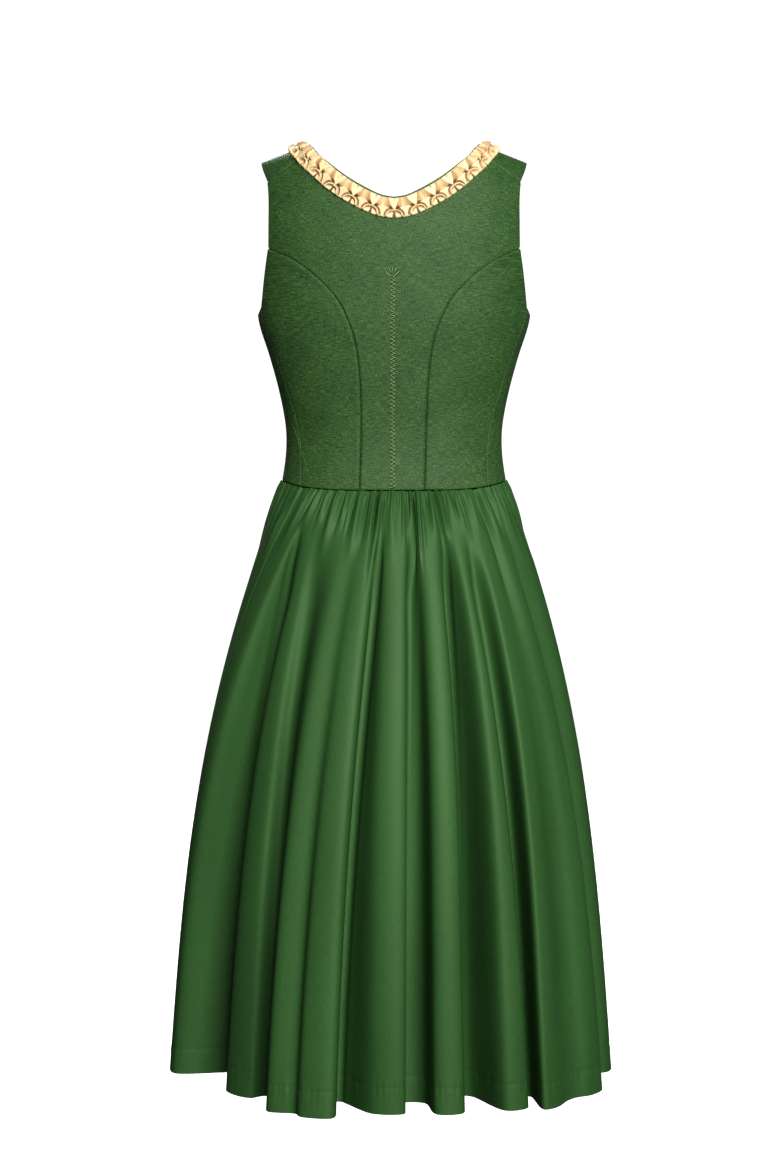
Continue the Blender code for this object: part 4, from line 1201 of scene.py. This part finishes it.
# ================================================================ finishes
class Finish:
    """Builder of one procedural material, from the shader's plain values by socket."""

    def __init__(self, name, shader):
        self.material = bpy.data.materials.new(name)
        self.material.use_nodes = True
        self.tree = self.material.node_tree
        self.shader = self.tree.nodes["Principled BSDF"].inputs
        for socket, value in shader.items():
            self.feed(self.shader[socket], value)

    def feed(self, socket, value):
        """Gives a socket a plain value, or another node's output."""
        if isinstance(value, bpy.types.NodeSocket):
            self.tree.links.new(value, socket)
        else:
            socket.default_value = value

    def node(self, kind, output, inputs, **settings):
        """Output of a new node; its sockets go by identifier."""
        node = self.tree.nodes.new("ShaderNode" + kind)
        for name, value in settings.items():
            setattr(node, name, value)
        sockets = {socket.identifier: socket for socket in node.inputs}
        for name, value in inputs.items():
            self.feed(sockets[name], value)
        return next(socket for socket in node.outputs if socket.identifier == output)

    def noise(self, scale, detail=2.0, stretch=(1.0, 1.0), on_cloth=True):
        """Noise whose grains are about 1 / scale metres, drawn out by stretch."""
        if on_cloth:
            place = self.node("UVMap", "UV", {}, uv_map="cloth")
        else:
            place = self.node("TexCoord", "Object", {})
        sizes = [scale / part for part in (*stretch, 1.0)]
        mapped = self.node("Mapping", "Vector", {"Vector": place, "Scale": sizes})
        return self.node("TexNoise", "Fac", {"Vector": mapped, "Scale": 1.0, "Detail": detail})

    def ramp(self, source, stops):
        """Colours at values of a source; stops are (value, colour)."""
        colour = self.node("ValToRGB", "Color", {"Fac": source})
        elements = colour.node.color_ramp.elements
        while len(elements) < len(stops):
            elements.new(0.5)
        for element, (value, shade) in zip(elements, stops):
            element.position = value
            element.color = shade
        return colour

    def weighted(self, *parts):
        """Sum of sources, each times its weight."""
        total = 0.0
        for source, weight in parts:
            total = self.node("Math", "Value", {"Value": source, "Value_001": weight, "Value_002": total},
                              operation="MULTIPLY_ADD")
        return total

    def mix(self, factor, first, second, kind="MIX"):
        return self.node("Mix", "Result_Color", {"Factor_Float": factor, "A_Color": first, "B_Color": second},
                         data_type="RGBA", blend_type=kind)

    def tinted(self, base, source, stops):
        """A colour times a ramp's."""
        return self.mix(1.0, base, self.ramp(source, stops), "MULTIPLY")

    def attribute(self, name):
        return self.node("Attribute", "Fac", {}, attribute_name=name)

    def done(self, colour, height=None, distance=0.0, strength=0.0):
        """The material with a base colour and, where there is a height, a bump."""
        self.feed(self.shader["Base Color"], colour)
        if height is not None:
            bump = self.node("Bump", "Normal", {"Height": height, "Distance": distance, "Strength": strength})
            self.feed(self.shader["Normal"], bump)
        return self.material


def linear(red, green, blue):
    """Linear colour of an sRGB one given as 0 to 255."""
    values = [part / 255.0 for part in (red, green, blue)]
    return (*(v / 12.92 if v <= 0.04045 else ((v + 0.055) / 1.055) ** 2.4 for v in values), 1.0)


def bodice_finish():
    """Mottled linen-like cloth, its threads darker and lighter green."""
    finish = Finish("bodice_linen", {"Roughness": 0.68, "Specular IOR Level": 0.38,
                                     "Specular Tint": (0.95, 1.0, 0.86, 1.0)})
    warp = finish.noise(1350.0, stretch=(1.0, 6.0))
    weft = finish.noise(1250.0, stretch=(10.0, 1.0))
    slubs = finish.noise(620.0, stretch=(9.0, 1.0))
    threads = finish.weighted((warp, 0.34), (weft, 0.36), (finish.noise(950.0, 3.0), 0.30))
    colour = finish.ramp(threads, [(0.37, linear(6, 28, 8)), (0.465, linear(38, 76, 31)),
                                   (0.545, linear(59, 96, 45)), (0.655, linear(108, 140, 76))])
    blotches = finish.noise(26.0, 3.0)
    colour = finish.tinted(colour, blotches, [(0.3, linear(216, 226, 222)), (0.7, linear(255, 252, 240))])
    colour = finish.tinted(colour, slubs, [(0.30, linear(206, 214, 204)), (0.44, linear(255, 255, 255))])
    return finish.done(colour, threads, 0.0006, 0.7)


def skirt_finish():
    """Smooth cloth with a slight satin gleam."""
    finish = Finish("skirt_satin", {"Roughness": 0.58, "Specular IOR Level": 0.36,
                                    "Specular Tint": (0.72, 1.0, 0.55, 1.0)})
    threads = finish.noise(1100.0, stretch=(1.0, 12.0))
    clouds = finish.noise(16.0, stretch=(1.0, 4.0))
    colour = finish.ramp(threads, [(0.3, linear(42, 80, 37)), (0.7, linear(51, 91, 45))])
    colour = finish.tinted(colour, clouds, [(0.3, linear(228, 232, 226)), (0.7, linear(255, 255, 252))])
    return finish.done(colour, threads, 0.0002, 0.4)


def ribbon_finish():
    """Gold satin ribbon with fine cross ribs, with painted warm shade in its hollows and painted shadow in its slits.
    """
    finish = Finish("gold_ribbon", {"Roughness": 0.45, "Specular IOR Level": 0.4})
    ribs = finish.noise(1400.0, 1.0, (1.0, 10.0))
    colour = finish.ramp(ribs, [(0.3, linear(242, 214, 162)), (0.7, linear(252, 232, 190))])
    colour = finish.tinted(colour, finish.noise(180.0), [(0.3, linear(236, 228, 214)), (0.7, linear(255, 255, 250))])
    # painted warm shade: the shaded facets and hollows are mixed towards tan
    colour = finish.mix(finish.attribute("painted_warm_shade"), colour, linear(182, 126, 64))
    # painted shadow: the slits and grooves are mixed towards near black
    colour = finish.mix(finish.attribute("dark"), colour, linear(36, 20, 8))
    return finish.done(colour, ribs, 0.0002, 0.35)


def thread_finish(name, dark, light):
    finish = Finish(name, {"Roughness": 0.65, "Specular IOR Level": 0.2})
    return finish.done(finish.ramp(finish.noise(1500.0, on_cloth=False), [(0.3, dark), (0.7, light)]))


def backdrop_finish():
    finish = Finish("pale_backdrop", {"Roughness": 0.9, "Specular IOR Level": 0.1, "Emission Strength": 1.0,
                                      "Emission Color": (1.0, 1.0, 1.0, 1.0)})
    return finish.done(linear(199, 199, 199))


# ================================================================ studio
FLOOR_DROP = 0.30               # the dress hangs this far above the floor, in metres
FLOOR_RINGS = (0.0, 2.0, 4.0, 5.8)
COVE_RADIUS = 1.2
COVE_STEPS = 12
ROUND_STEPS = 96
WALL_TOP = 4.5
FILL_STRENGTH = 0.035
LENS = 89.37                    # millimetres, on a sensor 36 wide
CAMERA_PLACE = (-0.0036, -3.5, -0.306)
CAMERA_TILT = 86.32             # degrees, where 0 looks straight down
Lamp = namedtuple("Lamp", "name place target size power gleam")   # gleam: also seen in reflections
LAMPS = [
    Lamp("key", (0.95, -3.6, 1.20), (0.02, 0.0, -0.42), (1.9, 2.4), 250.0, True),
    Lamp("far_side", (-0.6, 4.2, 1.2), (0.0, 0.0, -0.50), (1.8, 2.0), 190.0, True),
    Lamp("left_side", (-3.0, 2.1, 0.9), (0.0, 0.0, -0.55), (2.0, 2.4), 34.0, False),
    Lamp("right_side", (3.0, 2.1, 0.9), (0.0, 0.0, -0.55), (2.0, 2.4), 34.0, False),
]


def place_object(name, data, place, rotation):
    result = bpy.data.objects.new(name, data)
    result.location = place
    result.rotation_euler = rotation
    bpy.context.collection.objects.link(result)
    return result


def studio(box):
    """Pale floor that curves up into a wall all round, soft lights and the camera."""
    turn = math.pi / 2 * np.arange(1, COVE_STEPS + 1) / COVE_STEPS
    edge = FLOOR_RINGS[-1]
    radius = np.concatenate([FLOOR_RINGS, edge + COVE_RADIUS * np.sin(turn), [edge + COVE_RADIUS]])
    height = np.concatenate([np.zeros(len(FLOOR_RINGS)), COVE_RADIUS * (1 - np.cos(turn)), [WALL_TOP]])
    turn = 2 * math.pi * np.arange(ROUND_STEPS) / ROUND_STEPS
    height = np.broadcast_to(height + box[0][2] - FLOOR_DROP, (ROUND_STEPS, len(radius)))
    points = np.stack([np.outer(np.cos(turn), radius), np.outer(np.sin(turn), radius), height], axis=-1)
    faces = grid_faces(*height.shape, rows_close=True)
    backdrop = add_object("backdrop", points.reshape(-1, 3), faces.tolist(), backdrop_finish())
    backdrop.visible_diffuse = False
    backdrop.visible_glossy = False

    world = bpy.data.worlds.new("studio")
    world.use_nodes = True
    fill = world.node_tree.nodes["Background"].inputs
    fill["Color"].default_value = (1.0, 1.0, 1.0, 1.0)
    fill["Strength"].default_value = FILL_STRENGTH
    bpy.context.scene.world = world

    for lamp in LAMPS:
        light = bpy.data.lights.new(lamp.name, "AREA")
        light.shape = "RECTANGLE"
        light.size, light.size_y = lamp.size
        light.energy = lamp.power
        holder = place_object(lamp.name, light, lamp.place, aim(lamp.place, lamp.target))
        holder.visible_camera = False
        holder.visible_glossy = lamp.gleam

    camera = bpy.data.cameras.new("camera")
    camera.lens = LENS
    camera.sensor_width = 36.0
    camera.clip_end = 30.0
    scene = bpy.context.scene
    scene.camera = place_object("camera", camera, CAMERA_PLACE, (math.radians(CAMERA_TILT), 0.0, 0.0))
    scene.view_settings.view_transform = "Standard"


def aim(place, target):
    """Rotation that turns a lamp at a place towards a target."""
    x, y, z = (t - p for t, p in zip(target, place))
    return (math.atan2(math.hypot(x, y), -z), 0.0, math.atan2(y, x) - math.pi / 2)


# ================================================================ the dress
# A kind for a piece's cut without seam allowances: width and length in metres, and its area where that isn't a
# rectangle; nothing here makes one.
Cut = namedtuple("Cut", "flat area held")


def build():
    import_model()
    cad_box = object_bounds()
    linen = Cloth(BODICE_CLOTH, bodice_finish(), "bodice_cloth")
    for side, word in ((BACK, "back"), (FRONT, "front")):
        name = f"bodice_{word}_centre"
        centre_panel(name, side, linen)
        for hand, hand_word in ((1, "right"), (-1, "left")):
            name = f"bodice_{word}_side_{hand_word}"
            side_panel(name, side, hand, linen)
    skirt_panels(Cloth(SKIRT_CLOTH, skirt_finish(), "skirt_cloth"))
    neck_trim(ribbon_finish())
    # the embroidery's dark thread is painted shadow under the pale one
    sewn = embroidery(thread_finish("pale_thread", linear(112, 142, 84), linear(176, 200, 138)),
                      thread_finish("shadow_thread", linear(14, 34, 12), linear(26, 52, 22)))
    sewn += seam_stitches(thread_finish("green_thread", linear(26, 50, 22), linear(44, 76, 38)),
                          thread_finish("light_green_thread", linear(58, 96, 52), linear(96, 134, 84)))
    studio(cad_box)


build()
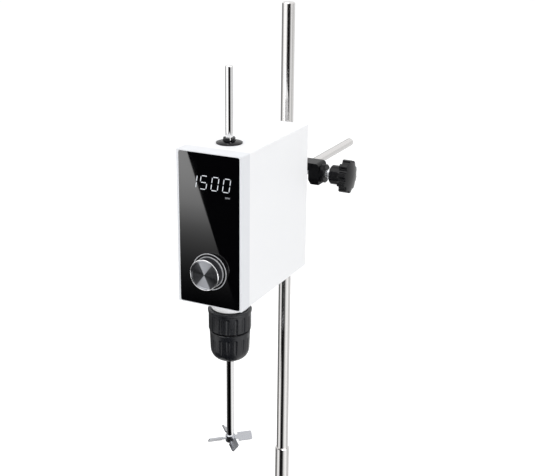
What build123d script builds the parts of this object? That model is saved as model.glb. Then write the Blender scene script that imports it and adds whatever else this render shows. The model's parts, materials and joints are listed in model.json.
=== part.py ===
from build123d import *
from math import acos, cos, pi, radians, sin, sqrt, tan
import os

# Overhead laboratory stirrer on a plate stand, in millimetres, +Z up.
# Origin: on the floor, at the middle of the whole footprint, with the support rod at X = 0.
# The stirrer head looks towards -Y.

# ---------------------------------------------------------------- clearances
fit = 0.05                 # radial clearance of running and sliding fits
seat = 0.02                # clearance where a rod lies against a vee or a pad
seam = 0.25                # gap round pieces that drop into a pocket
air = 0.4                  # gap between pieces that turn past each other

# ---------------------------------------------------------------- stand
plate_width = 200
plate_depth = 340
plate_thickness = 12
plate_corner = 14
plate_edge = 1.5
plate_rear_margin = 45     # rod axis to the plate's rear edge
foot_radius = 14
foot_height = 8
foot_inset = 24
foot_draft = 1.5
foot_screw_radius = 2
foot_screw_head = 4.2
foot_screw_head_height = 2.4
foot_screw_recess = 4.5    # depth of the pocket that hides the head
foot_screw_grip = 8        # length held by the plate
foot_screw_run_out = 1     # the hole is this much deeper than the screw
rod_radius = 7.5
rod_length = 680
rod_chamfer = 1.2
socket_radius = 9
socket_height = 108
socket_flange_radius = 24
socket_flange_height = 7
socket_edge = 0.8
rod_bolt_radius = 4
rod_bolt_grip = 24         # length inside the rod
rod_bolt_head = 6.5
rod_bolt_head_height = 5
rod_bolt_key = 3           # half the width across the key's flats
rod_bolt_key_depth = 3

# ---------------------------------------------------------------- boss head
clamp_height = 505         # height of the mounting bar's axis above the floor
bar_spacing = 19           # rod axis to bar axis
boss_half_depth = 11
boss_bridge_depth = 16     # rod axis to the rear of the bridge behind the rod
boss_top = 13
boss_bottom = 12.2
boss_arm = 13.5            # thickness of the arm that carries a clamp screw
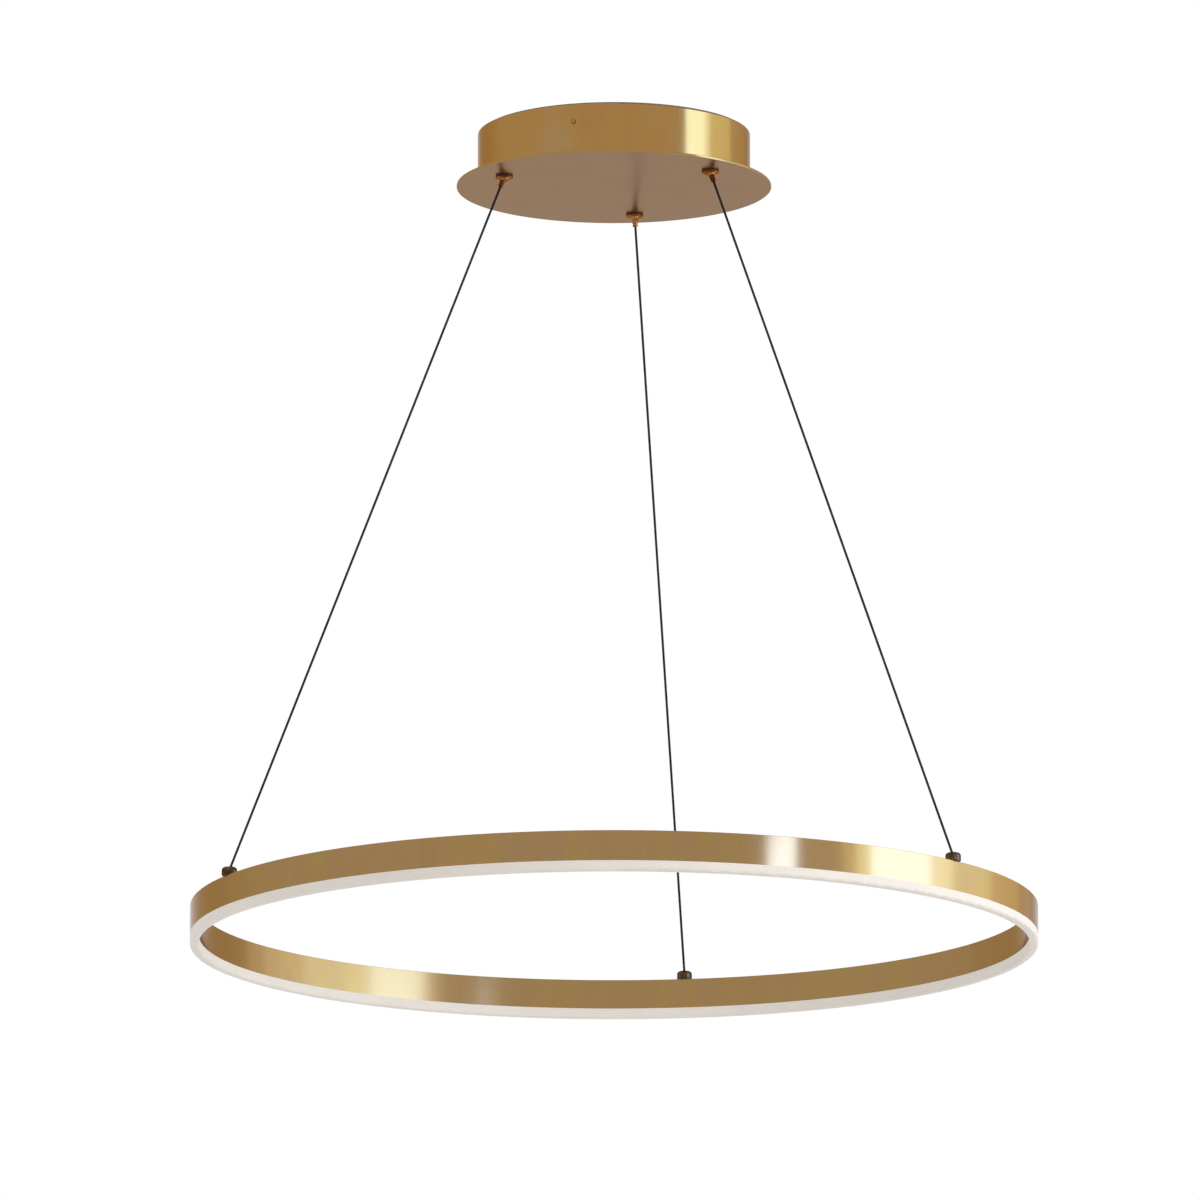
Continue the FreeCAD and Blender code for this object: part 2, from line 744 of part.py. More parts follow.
━━━━━━━━━━━━━━━━━━━━
■ THE EXERCISE
Up to and including the line that holds "of one procedural", reproduce the records above exactly from their first line, and give nothing else.

■ FULL ANSWER
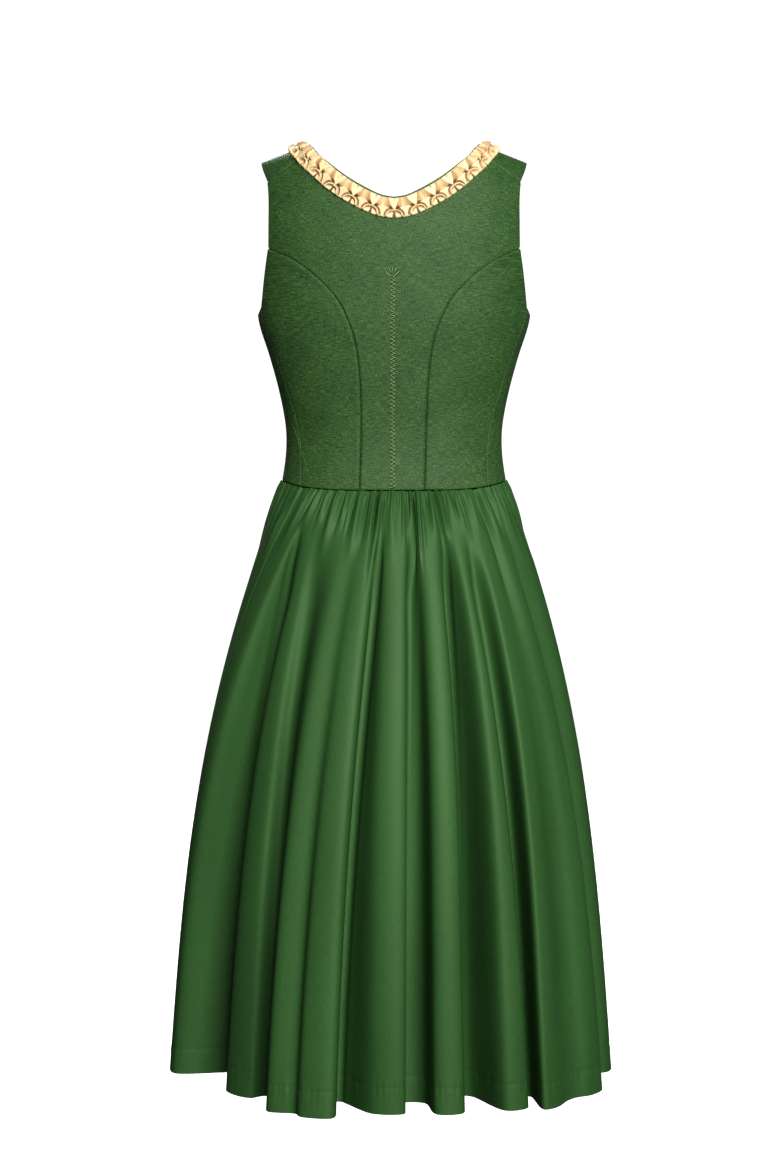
Continue the Blender code for this object: part 4, from line 1201 of scene.py. This part finishes it.
# ================================================================ finishes
class Finish:
    """Builder of one procedural material, from the shader's plain values by socket."""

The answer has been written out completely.